We can kinda continue the definition from before by including mankind: wherever there is heaven, there is God; wherever there is the world, there is heaven, thus there is God; wherever there are humans, there is world, thus there is heaven, thus there is God. However, this definition makes it clear that there are places that are in the world where no human lives: “many places are uninhabited by humans”. Yes, it is true that humans live in the world, but there are places where there are no humans: either places too far out of reach for us, or places inhospitable to us. After all, “where the world is, the earth is too, but man is not on every [all] earth”. In other words, although there is the potential for human inhabitation in any given place where there is a foundation for it, such potential is not always realized for one reason or another.

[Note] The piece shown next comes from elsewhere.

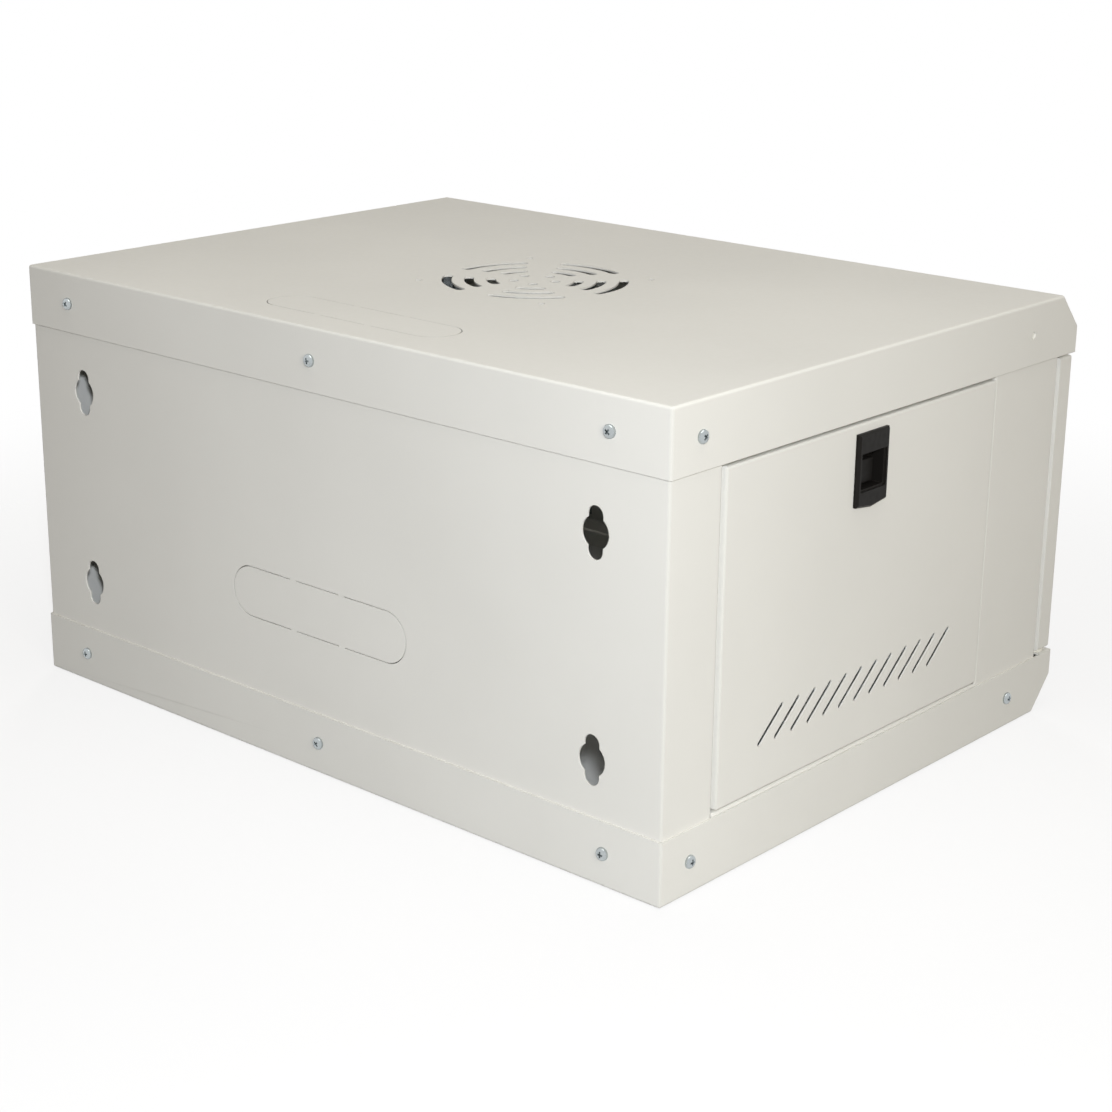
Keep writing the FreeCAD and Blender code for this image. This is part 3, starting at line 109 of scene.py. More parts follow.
POST_HEM = 15.0
BAR_X = lowest("support_bar_right_lower").x
BAR_ZS = [middle(f"support_bar_right_{row}").z for row in ("lower", "upper")]
HEM_SCREW_Y = (lowest("support_bar_right_lower").y + lowest("side_frame_right").y + POST_HEM) / 2
EAR_SCREW_X = (BAR_X + BAR_SHEET + highest("support_bar_right_lower").x) / 2
EAR_SCREW_Y = lowest("rear_panel").y - BAR_SHEET
RAIL_BOLT_Y = middle("rack_rail_right").y

CLIP_STUD_OUT = 6.7
CLIP_END_X = 140.0
CLIP_SIDE_Z = 42.0
CLIP_ROW_ZS = (lowest("door_glass").z - CLIP_STUD_OUT, highest("door_glass").z + CLIP_STUD_OUT)
CLIP_COLUMN_X = highest("door_glass").x + CLIP_STUD_OUT
DOOR_INNER = lowest("door_gasket").y

SPRING_LENGTH = 11.8
SPRING_R = 4.2
SPRING_WIRE = 0.8
hinge = Place(*in_mm(named(frame["joints"], "door_swing")["pos_m"]))
SPRING_SEAT = (hinge.x, hinge.y, highest("pin_bracket").z)

earth_stud = Place(*in_mm(named(frame["record"]["mounts"], "earth_stud")["pos_m"]))
EARTH_SEAT = (earth_stud.x, earth_stud.y, SHEET)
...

Thus, the world is strictly greater than the inhabited world; phrased another way, the world is greater than humanity. Not only that, but heaven is greater than the world: “the sea is large as well as the earth, but heaven by itself is as much as both the sea and the earth”. Thus, there are places where humanity (such as it is physically) cannot even possibly go that aren’t even of this world. Thus, we now know that heaven is definitely greater than the world, and the world greater than humanity. This is evidence for there being multiple levels of reality, multiple worlds that are nested in some way with some worlds inside other, bigger worlds. However, this isn’t something necessarily strict, however; though we know that humanity is less than the world, we don’t have anything quite equating humanity with Man yet. In other words, there may be more to Man than just what we know of as human beings, but that’s as yet undecided.
The next part is another probable gloss of the compiler, much as the “I think that…” sentence in III.1 was; in other words, somewhere at some point added a bit more commentary to the Definitions. Here, the commentor seems to rephrase the rest of this definition: “by its magnitude, heaven is as much as both the earth and the sea, so large as the two of them may be, since by taking everything into itself, it encompassed it and it contains it enclosed within itself”. In other words, this seems to be a conjecture that because “heaven by itself is as much as both the sea and the earth”, heaven is the same magnitude as the world in terms of size and location. What this means in terms of magnitude for something without a body and cannot be measured in the same way, however, is unknown to me; trying to measure a body against something without a physical basis isn’t very helpful. However, by comparing them in essence, we might say that the heavens are as varied, as multiformed, as complex as the world, while still being one whole as much as the world is one whole and is full of things. Still knowing so little about the world and heaven yet, it’s hard to draw many comparisons between the two, much less equivalences while knowing they cannot be identical.
However, the addendum goes on a little further to say that “by taking everything into itself, [heaven] encompassed [the world] and [heaven] contains [the world] enclosed within itself”. This is more evidence for the notion that the world is contained within heaven, not partially but entirely; there are no places in the world that are not also part of heaven, but there are places in heaven that are not part of the world. The world is fully contained within heaven, since the world was “taken into” heaven. This phrasing makes it sound like the heavens kinda absorbed another realm within God but not within heaven, as an amoeba might eat something else; I’m unsure. I don’t think the verb “take” indicates quite this, but that heaven absorbed the influences given to it to form something inside itself; this is somewhat corroborated by the account of Hermes as given in the Corpus Hermeticum by Poemandres (chapter 1, part 8):
And I say: Whence then have Nature’s elements their being?
To this He answer gives: From Will of God. [Nature] received the Word (Logos), and gazing on the Cosmos Beautiful did copy it, making herself into a cosmos, by means of her own elements and by the births of souls.